* Work to do *
Begin with the line containing "0.06), 0.0, 0.55)" and end with the line containing "before = set(bpy.data.objects)"; set down that block verbatim and nothing else.

>>>>

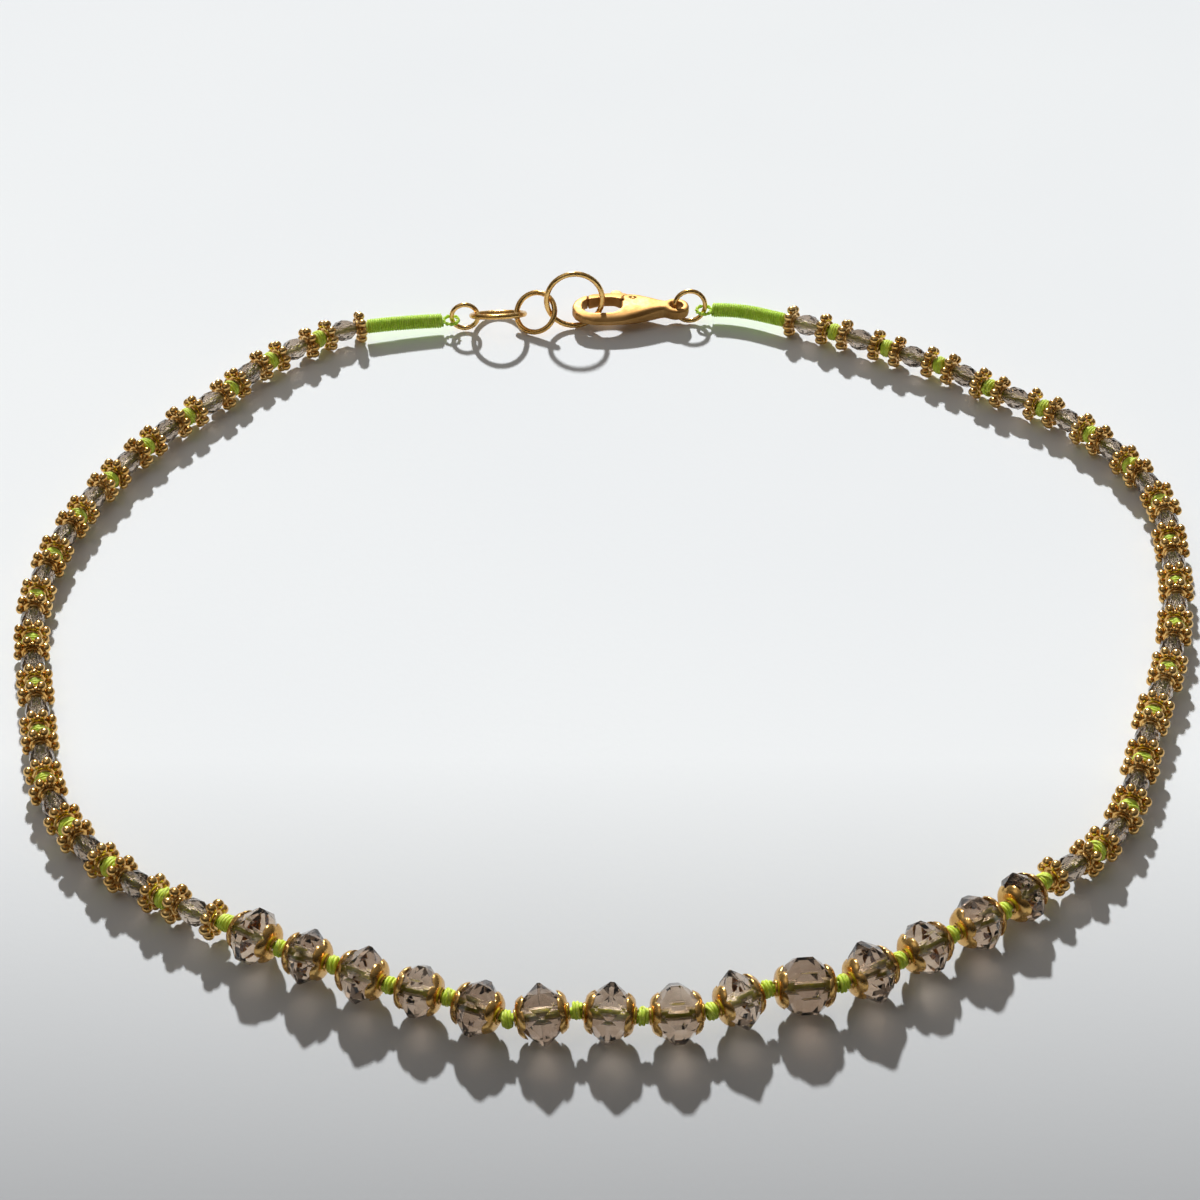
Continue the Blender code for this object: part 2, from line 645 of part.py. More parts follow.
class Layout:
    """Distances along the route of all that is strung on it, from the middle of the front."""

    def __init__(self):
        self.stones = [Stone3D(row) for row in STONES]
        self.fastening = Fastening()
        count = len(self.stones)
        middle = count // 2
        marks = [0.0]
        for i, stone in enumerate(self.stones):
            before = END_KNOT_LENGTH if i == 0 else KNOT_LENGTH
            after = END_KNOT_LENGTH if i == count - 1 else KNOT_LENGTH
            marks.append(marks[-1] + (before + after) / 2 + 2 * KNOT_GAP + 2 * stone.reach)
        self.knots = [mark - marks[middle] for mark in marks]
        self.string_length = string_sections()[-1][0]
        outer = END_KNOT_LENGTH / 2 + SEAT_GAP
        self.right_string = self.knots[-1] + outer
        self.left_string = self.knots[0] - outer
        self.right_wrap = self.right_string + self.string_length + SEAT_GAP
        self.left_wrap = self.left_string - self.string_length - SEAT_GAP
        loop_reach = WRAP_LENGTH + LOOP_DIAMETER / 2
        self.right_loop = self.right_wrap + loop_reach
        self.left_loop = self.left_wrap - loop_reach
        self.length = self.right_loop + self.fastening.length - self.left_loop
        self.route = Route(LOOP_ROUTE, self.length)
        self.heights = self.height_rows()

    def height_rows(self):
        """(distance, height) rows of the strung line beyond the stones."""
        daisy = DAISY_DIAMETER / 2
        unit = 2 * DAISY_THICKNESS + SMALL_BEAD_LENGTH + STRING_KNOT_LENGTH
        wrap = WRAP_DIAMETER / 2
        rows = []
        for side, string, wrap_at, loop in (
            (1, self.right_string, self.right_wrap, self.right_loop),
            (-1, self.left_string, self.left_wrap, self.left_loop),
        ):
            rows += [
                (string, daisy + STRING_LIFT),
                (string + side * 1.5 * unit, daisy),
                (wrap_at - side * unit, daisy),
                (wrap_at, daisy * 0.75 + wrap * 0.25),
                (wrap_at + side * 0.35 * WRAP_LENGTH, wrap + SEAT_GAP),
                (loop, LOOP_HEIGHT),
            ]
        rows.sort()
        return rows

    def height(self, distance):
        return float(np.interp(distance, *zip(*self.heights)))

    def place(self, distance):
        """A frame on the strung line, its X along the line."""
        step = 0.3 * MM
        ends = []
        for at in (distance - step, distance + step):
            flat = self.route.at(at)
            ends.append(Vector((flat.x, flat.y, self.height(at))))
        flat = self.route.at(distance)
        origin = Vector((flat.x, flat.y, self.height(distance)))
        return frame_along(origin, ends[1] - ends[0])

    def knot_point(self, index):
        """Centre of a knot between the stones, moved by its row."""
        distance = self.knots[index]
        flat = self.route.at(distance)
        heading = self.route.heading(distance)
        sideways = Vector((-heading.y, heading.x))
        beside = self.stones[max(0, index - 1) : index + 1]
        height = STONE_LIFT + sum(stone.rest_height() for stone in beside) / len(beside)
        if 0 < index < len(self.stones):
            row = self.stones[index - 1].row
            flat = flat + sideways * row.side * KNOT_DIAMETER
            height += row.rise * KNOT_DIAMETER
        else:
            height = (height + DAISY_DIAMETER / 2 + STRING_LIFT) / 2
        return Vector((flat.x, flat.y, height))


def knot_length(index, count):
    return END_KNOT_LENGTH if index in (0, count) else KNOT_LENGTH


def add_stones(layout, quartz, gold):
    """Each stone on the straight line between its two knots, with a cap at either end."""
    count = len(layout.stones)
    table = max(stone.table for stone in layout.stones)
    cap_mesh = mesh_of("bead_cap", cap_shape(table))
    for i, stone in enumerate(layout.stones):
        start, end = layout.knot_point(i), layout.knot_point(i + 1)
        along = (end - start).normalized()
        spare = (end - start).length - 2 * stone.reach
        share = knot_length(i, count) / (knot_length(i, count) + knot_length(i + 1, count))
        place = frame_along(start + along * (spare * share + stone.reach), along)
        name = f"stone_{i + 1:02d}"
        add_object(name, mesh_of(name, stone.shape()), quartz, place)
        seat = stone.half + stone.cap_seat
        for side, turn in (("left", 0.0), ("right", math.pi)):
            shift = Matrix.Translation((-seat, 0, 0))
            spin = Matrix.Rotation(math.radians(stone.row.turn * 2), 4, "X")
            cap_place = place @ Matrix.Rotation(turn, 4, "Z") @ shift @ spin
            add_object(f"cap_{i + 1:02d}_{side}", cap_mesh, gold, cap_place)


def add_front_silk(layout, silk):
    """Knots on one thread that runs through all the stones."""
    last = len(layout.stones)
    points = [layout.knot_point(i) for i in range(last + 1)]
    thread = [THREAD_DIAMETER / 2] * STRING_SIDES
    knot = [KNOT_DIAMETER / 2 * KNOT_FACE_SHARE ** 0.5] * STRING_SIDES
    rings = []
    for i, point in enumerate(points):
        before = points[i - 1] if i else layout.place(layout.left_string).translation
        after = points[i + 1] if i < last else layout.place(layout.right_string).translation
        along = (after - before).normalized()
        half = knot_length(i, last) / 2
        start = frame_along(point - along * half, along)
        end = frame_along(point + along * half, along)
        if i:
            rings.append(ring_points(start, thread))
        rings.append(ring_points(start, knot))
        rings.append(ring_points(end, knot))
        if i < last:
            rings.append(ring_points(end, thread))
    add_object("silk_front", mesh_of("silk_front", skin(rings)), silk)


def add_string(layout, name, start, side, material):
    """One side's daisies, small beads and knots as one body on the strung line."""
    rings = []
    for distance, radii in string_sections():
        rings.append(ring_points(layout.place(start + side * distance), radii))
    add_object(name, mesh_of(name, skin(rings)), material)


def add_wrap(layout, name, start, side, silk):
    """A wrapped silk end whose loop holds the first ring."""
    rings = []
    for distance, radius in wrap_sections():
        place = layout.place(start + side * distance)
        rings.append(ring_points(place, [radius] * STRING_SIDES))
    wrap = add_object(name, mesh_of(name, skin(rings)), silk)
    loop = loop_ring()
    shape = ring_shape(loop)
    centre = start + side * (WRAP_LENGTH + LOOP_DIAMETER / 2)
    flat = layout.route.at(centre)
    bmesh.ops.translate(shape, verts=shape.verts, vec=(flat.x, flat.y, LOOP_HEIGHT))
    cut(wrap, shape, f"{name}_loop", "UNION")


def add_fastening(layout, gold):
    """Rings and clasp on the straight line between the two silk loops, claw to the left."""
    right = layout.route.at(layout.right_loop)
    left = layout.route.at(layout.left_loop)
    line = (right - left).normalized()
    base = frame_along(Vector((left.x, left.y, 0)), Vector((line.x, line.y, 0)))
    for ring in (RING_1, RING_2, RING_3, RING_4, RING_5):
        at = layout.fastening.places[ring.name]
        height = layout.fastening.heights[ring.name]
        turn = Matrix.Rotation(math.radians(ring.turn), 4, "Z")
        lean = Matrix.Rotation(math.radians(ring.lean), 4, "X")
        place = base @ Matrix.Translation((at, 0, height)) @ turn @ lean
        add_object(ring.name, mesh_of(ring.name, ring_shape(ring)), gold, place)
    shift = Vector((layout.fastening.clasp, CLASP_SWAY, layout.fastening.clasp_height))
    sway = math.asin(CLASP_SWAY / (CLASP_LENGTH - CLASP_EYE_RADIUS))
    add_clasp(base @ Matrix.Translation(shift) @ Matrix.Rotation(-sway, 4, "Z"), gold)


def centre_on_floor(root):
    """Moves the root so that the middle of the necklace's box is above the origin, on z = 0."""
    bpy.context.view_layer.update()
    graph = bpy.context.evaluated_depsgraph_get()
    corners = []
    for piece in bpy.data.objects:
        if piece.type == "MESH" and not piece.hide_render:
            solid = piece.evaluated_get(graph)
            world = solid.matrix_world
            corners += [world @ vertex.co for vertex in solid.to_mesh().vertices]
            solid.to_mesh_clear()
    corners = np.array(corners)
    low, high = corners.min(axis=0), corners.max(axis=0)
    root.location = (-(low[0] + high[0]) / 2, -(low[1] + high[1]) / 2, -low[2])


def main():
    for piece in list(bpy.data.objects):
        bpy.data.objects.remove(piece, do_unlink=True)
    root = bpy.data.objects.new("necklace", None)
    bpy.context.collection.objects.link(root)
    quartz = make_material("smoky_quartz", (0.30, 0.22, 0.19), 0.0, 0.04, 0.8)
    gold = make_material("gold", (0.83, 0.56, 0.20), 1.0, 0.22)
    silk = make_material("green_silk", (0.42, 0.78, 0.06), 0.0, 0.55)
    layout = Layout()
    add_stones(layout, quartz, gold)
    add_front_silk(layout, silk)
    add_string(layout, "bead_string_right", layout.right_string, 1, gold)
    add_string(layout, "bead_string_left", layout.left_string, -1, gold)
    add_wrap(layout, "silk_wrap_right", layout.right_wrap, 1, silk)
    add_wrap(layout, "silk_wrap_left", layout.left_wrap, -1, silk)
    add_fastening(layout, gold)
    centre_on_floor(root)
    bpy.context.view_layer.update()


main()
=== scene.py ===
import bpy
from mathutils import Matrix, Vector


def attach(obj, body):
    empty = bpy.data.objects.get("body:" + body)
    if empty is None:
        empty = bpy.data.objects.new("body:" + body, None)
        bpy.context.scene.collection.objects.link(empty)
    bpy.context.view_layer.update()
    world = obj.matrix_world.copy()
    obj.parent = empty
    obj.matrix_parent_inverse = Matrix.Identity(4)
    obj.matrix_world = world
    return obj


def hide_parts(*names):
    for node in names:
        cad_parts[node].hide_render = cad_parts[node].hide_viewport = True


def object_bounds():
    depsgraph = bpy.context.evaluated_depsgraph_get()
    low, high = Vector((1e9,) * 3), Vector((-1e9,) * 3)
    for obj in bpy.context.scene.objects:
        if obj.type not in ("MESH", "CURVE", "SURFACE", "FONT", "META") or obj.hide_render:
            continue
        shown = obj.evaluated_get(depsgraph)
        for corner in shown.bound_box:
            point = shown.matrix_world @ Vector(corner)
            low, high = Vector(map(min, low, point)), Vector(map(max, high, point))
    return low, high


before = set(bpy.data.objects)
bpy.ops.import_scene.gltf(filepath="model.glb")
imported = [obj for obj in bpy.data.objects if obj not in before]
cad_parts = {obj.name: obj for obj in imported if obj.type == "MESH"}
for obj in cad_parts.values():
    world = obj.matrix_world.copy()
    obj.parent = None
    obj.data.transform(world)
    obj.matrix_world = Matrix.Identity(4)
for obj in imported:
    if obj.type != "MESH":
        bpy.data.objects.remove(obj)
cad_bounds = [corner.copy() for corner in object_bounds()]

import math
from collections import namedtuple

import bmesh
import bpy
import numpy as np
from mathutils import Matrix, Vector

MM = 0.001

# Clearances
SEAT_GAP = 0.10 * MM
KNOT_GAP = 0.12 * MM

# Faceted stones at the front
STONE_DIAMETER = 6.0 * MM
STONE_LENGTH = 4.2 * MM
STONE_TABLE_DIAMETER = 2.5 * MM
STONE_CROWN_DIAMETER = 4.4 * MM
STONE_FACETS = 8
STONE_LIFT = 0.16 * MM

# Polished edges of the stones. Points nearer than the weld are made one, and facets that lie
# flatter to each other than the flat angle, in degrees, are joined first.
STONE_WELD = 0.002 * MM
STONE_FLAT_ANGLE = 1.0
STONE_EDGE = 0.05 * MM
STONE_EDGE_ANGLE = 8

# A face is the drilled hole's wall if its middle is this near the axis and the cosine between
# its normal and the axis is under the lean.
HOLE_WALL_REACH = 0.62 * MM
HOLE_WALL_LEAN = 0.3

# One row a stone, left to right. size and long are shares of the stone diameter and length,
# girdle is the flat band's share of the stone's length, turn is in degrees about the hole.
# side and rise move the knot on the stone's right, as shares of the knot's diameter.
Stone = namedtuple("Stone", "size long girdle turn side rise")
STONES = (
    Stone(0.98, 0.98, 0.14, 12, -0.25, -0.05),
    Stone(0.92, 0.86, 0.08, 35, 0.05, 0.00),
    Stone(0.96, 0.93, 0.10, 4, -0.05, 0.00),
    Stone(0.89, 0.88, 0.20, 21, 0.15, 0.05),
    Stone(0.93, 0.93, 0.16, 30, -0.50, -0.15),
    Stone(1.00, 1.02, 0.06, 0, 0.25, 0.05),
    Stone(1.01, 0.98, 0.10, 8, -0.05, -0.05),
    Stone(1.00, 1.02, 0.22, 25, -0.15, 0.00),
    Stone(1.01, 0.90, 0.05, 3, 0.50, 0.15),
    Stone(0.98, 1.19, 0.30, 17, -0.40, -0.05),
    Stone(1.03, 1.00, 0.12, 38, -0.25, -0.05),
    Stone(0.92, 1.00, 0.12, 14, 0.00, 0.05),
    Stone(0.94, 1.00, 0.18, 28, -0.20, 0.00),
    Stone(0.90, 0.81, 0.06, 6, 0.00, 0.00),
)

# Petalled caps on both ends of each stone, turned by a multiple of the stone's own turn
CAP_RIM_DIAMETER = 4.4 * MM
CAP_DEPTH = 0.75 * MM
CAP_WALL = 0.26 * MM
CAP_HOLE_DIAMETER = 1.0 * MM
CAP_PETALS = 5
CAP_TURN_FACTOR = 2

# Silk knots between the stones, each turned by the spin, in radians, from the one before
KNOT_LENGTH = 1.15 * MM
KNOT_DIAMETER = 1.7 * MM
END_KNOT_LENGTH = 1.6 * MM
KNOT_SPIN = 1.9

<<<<

* Correct answer *
    silk = make_material("green_silk", (0.42, 0.78, 0.06), 0.0, 0.55)
    layout = Layout()
    add_stones(layout, quartz, gold)
    add_front_silk(layout, silk)
    add_string(layout, "bead_string_right", layout.right_string, 1, gold)
    add_string(layout, "bead_string_left", layout.left_string, -1, gold)
    add_wrap(layout, "silk_wrap_right", layout.right_wrap, 1, silk)
    add_wrap(layout, "silk_wrap_left", layout.left_wrap, -1, silk)
    add_fastening(layout, gold)
    centre_on_floor(root)
    bpy.context.view_layer.update()


main()
=== scene.py ===
import bpy
from mathutils import Matrix, Vector


def attach(obj, body):
    empty = bpy.data.objects.get("body:" + body)
    if empty is None:
        empty = bpy.data.objects.new("body:" + body, None)
        bpy.context.scene.collection.objects.link(empty)
    bpy.context.view_layer.update()
    world = obj.matrix_world.copy()
    obj.parent = empty
    obj.matrix_parent_inverse = Matrix.Identity(4)
    obj.matrix_world = world
    return obj


def hide_parts(*names):
    for node in names:
        cad_parts[node].hide_render = cad_parts[node].hide_viewport = True


def object_bounds():
    depsgraph = bpy.context.evaluated_depsgraph_get()
    low, high = Vector((1e9,) * 3), Vector((-1e9,) * 3)
    for obj in bpy.context.scene.objects:
        if obj.type not in ("MESH", "CURVE", "SURFACE", "FONT", "META") or obj.hide_render:
            continue
        shown = obj.evaluated_get(depsgraph)
        for corner in shown.bound_box:
            point = shown.matrix_world @ Vector(corner)
            low, high = Vector(map(min, low, point)), Vector(map(max, high, point))
    return low, high


before = set(bpy.data.objects)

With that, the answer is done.